Why does the Johnson-Claisen give mostly the (E)-alkene?

The rearrangement goes through a six-membered chair-like transition state, and in that chair the larger substituent on the developing double bond prefers the pseudo-equatorial position to avoid 1,3-diaxial strain. That preference places the groups so that the new alkene forms with the (E)-configuration, typically in the 90:10 range or better for simple substrates. The chair transition state is also why the reaction relays chirality so faithfully — a stereocenter in the starting allylic alcohol is transferred to a new stereocenter in the product with a predictable geometry.

What conditions and catalyst does the reaction need?

Classic conditions: the allylic alcohol, a 3-10 fold excess of triethyl orthoacetate, and a catalytic amount (0.05-0.3 equiv) of a weak carboxylic acid such as propionic acid or hydroquinone-buffered pivalic acid, heated to 130-160 °C. The ethanol released during the sequence is continuously distilled off to drive the equilibria toward the ketene acetal and pull the rearrangement forward. No strong acid, no base, no inert atmosphere gymnastics — that operational simplicity is exactly why the Johnson variant remains a bench favorite.

Who discovered the Johnson-Claisen rearrangement and when?
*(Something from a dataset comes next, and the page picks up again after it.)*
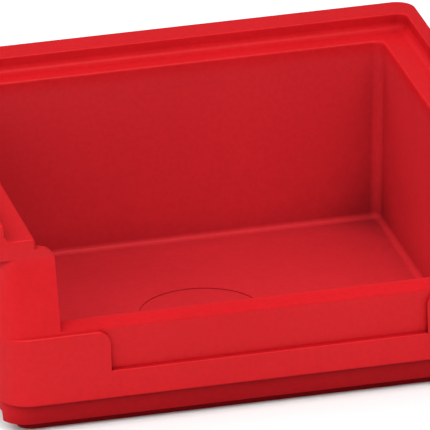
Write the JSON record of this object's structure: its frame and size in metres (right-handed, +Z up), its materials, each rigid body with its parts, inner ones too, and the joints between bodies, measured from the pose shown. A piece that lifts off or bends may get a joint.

William S. Johnson and coworkers at Stanford reported the orthoester variant in 1970 (J. Am. Chem. Soc. 1970, 92, 741). It grew out of the original aliphatic Claisen rearrangement described by Ludwig Claisen in 1912. Johnson developed it specifically as a stereoselective way to build the trisubstituted double bonds of terpenoid chains, and he used it as a workhorse in his landmark biomimetic polyene cyclization syntheses of steroids.